> **GIVEN INSTRUCTION**
Repeat the material below exactly, line for line.

● ● ●

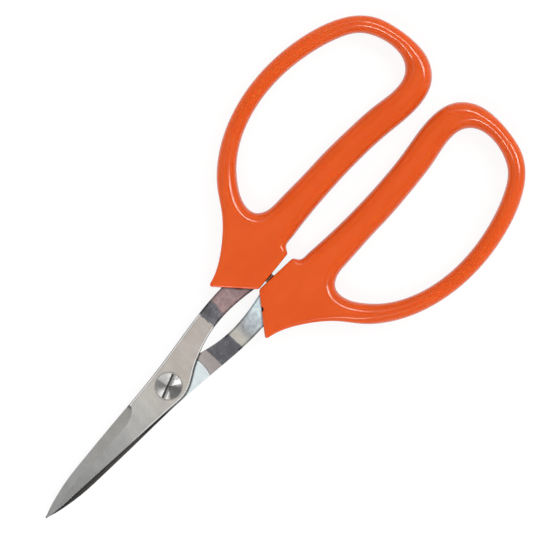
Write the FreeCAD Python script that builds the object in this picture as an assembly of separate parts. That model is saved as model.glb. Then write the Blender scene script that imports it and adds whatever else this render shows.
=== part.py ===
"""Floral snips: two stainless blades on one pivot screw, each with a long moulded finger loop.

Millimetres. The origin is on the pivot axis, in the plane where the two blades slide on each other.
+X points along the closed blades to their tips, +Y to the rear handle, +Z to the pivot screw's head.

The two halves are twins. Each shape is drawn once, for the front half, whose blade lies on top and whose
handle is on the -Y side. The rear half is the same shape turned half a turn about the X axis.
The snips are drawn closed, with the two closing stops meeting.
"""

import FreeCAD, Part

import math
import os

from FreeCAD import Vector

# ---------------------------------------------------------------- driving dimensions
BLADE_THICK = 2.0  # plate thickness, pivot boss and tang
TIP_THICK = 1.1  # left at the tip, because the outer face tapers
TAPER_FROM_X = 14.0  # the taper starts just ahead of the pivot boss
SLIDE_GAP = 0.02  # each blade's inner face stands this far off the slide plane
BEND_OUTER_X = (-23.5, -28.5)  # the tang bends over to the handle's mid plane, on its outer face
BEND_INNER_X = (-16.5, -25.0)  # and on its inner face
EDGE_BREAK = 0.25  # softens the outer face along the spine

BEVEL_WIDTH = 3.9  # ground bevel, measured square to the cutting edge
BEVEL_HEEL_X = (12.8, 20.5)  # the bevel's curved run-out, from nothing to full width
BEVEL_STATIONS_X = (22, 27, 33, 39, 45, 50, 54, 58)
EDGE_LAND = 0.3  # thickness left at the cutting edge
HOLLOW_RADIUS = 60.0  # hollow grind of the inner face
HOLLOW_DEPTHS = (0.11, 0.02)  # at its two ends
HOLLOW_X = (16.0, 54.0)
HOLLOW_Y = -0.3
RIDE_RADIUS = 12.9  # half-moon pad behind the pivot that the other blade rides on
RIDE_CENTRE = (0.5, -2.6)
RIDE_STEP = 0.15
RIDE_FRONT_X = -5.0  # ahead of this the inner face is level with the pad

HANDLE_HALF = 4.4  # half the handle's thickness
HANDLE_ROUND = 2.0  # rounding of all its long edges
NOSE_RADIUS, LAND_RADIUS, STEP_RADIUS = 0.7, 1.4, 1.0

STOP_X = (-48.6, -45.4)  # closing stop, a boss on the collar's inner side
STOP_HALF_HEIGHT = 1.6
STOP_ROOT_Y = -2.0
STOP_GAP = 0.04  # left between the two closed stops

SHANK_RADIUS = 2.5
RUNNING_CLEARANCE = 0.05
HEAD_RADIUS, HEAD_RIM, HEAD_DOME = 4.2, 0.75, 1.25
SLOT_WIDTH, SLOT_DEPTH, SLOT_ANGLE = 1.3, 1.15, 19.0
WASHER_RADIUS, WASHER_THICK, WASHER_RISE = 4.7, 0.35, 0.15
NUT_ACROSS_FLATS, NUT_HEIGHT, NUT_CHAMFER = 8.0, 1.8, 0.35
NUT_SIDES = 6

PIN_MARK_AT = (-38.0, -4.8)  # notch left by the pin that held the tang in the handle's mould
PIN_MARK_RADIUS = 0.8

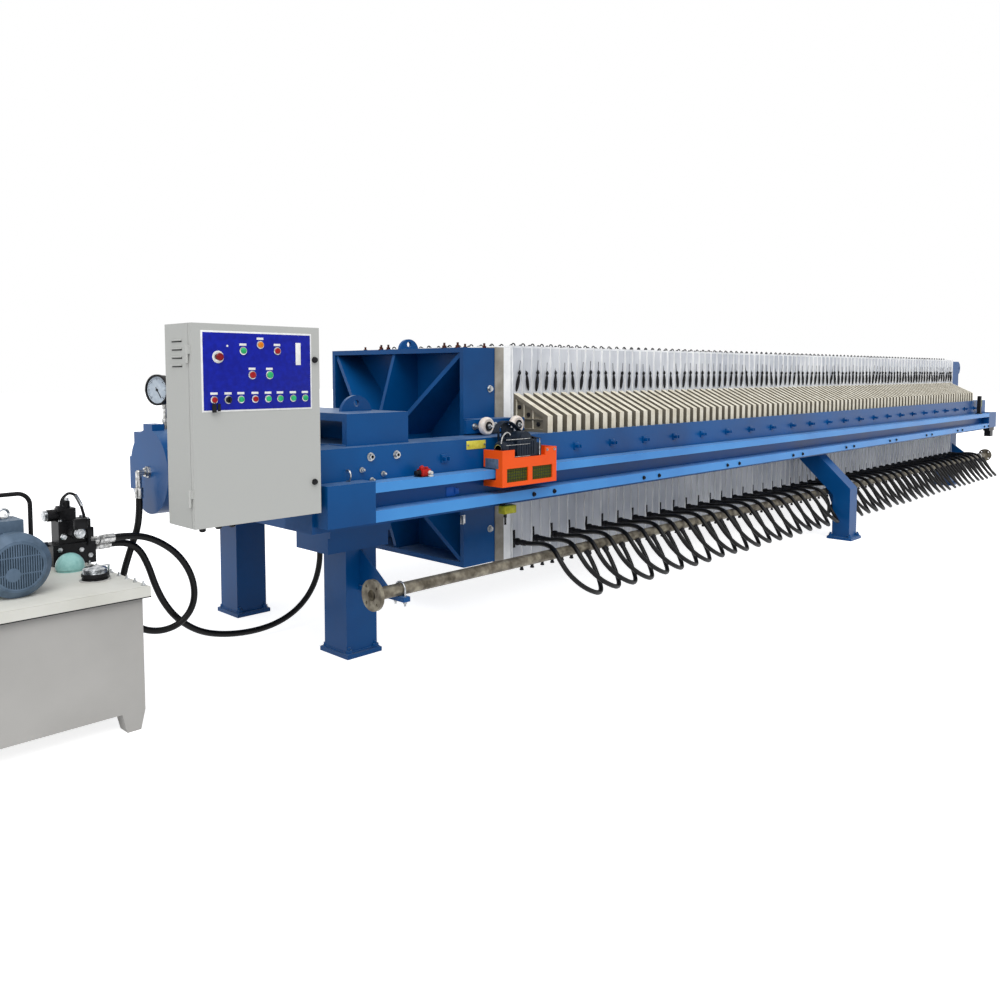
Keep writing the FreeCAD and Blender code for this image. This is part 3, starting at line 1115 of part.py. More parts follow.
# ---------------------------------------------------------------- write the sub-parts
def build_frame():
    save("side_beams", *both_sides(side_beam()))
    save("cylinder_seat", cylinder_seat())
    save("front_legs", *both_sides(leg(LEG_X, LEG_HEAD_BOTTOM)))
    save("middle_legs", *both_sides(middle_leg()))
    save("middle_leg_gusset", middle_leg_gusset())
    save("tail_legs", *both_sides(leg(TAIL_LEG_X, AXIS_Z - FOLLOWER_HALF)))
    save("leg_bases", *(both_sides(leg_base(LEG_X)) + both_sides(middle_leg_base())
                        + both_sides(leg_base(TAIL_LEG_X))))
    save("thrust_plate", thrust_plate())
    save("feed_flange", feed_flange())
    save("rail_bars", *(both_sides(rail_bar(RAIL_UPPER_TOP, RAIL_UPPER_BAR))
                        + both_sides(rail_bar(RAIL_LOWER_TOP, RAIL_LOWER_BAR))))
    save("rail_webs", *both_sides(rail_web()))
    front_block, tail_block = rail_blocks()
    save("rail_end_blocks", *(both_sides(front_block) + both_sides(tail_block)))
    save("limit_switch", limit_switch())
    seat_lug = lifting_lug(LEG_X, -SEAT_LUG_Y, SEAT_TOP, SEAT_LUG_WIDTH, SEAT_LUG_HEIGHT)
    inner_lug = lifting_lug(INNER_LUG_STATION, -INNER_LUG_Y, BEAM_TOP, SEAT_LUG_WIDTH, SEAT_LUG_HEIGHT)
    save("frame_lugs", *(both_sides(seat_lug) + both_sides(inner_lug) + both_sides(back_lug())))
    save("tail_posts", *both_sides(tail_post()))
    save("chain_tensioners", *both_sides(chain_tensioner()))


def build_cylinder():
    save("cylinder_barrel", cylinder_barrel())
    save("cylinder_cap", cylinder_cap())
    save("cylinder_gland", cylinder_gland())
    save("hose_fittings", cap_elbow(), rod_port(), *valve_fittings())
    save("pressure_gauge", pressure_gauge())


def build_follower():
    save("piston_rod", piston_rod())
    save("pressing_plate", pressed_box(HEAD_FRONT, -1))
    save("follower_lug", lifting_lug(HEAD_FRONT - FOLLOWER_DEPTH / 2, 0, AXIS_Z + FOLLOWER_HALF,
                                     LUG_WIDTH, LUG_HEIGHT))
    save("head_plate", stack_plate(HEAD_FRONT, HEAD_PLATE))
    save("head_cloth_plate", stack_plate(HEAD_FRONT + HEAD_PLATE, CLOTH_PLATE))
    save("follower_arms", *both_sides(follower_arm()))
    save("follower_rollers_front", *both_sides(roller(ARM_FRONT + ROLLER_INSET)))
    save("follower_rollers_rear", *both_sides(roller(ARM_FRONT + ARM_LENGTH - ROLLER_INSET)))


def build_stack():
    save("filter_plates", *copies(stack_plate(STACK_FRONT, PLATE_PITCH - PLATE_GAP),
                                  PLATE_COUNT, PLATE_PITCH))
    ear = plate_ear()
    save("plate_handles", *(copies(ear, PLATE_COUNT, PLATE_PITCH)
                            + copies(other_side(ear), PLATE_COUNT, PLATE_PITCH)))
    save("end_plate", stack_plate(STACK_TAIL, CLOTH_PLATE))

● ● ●

> **ANSWER FOR THIS EXERCISE**
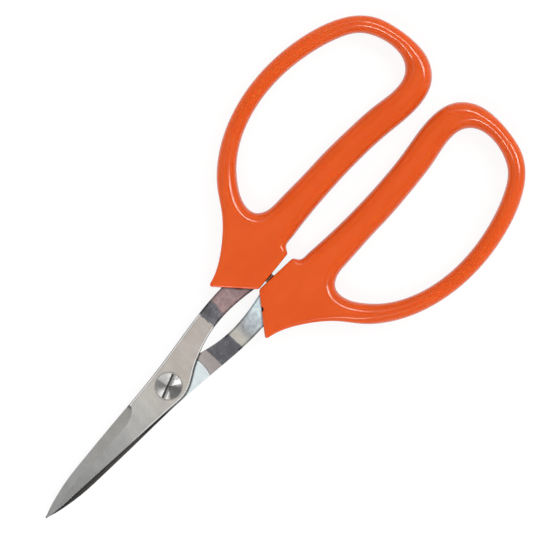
Write the FreeCAD Python script that builds the object in this picture as an assembly of separate parts. That model is saved as model.glb. Then write the Blender scene script that imports it and adds whatever else this render shows.
=== part.py ===
"""Floral snips: two stainless blades on one pivot screw, each with a long moulded finger loop.

Millimetres. The origin is on the pivot axis, in the plane where the two blades slide on each other.
+X points along the closed blades to their tips, +Y to the rear handle, +Z to the pivot screw's head.

The two halves are twins. Each shape is drawn once, for the front half, whose blade lies on top and whose
handle is on the -Y side. The rear half is the same shape turned half a turn about the X axis.
The snips are drawn closed, with the two closing stops meeting.
"""

import FreeCAD, Part

import math
import os

from FreeCAD import Vector

# ---------------------------------------------------------------- driving dimensions
BLADE_THICK = 2.0  # plate thickness, pivot boss and tang
TIP_THICK = 1.1  # left at the tip, because the outer face tapers
TAPER_FROM_X = 14.0  # the taper starts just ahead of the pivot boss
SLIDE_GAP = 0.02  # each blade's inner face stands this far off the slide plane
BEND_OUTER_X = (-23.5, -28.5)  # the tang bends over to the handle's mid plane, on its outer face
BEND_INNER_X = (-16.5, -25.0)  # and on its inner face
EDGE_BREAK = 0.25  # softens the outer face along the spine

BEVEL_WIDTH = 3.9  # ground bevel, measured square to the cutting edge
BEVEL_HEEL_X = (12.8, 20.5)  # the bevel's curved run-out, from nothing to full width
BEVEL_STATIONS_X = (22, 27, 33, 39, 45, 50, 54, 58)
EDGE_LAND = 0.3  # thickness left at the cutting edge
HOLLOW_RADIUS = 60.0  # hollow grind of the inner face
HOLLOW_DEPTHS = (0.11, 0.02)  # at its two ends
HOLLOW_X = (16.0, 54.0)
HOLLOW_Y = -0.3
RIDE_RADIUS = 12.9  # half-moon pad behind the pivot that the other blade rides on
RIDE_CENTRE = (0.5, -2.6)
RIDE_STEP = 0.15
RIDE_FRONT_X = -5.0  # ahead of this the inner face is level with the pad

HANDLE_HALF = 4.4  # half the handle's thickness
HANDLE_ROUND = 2.0  # rounding of all its long edges
NOSE_RADIUS, LAND_RADIUS, STEP_RADIUS = 0.7, 1.4, 1.0

STOP_X = (-48.6, -45.4)  # closing stop, a boss on the collar's inner side
STOP_HALF_HEIGHT = 1.6
STOP_ROOT_Y = -2.0
STOP_GAP = 0.04  # left between the two closed stops

SHANK_RADIUS = 2.5
RUNNING_CLEARANCE = 0.05
HEAD_RADIUS, HEAD_RIM, HEAD_DOME = 4.2, 0.75, 1.25
SLOT_WIDTH, SLOT_DEPTH, SLOT_ANGLE = 1.3, 1.15, 19.0
WASHER_RADIUS, WASHER_THICK, WASHER_RISE = 4.7, 0.35, 0.15
NUT_ACROSS_FLATS, NUT_HEIGHT, NUT_CHAMFER = 8.0, 1.8, 0.35
NUT_SIDES = 6

PIN_MARK_AT = (-38.0, -4.8)  # notch left by the pin that held the tang in the handle's mould
PIN_MARK_RADIUS = 0.8

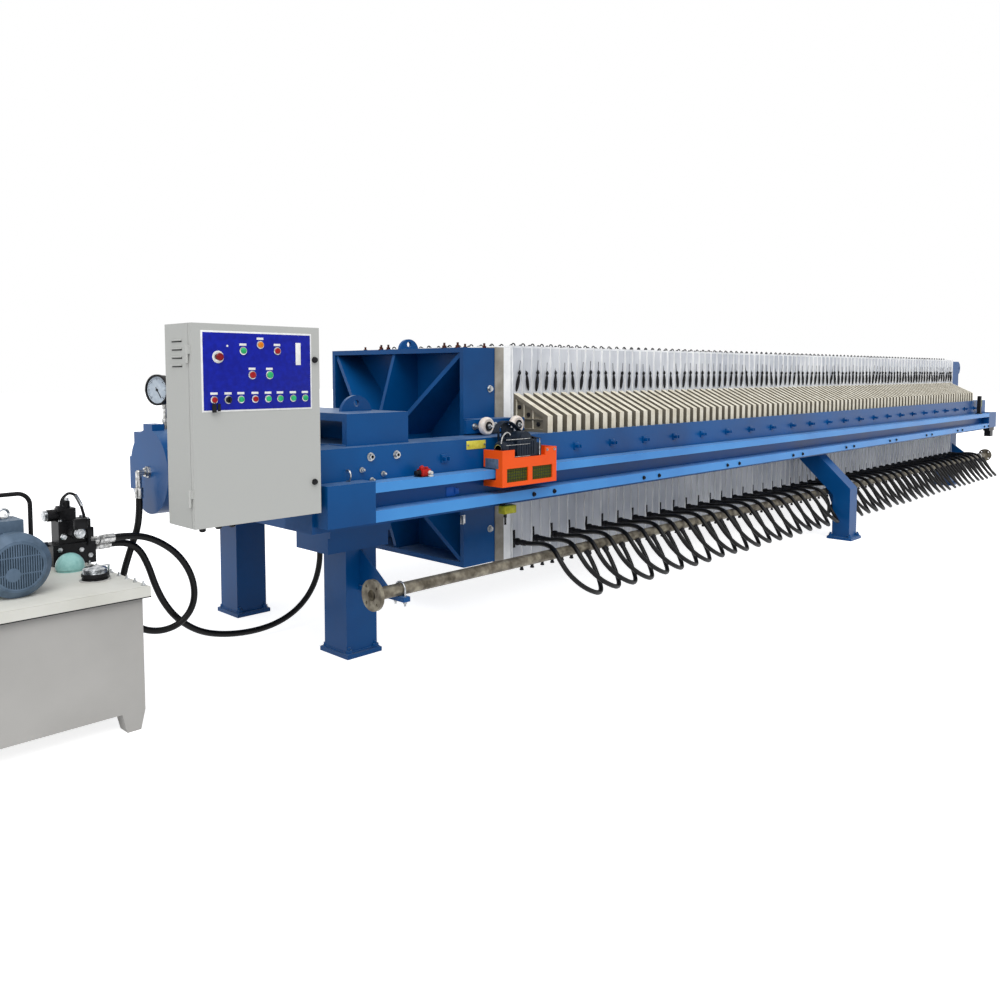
Keep writing the FreeCAD and Blender code for this image. This is part 3, starting at line 1115 of part.py. More parts follow.
# ---------------------------------------------------------------- write the sub-parts
def build_frame():
    save("side_beams", *both_sides(side_beam()))
    save("cylinder_seat", cylinder_seat())
    save("front_legs", *both_sides(leg(LEG_X, LEG_HEAD_BOTTOM)))
    save("middle_legs", *both_sides(middle_leg()))
    save("middle_leg_gusset", middle_leg_gusset())
    save("tail_legs", *both_sides(leg(TAIL_LEG_X, AXIS_Z - FOLLOWER_HALF)))
    save("leg_bases", *(both_sides(leg_base(LEG_X)) + both_sides(middle_leg_base())
                        + both_sides(leg_base(TAIL_LEG_X))))
    save("thrust_plate", thrust_plate())
    save("feed_flange", feed_flange())
    save("rail_bars", *(both_sides(rail_bar(RAIL_UPPER_TOP, RAIL_UPPER_BAR))
                        + both_sides(rail_bar(RAIL_LOWER_TOP, RAIL_LOWER_BAR))))
    save("rail_webs", *both_sides(rail_web()))
    front_block, tail_block = rail_blocks()
    save("rail_end_blocks", *(both_sides(front_block) + both_sides(tail_block)))
    save("limit_switch", limit_switch())
    seat_lug = lifting_lug(LEG_X, -SEAT_LUG_Y, SEAT_TOP, SEAT_LUG_WIDTH, SEAT_LUG_HEIGHT)
    inner_lug = lifting_lug(INNER_LUG_STATION, -INNER_LUG_Y, BEAM_TOP, SEAT_LUG_WIDTH, SEAT_LUG_HEIGHT)
    save("frame_lugs", *(both_sides(seat_lug) + both_sides(inner_lug) + both_sides(back_lug())))
    save("tail_posts", *both_sides(tail_post()))
    save("chain_tensioners", *both_sides(chain_tensioner()))


def build_cylinder():
    save("cylinder_barrel", cylinder_barrel())
    save("cylinder_cap", cylinder_cap())
    save("cylinder_gland", cylinder_gland())
    save("hose_fittings", cap_elbow(), rod_port(), *valve_fittings())
    save("pressure_gauge", pressure_gauge())


def build_follower():
    save("piston_rod", piston_rod())
    save("pressing_plate", pressed_box(HEAD_FRONT, -1))
    save("follower_lug", lifting_lug(HEAD_FRONT - FOLLOWER_DEPTH / 2, 0, AXIS_Z + FOLLOWER_HALF,
                                     LUG_WIDTH, LUG_HEIGHT))
    save("head_plate", stack_plate(HEAD_FRONT, HEAD_PLATE))
    save("head_cloth_plate", stack_plate(HEAD_FRONT + HEAD_PLATE, CLOTH_PLATE))
    save("follower_arms", *both_sides(follower_arm()))
    save("follower_rollers_front", *both_sides(roller(ARM_FRONT + ROLLER_INSET)))
    save("follower_rollers_rear", *both_sides(roller(ARM_FRONT + ARM_LENGTH - ROLLER_INSET)))


def build_stack():
    save("filter_plates", *copies(stack_plate(STACK_FRONT, PLATE_PITCH - PLATE_GAP),
                                  PLATE_COUNT, PLATE_PITCH))
    ear = plate_ear()
    save("plate_handles", *(copies(ear, PLATE_COUNT, PLATE_PITCH)
                            + copies(other_side(ear), PLATE_COUNT, PLATE_PITCH)))
    save("end_plate", stack_plate(STACK_TAIL, CLOTH_PLATE))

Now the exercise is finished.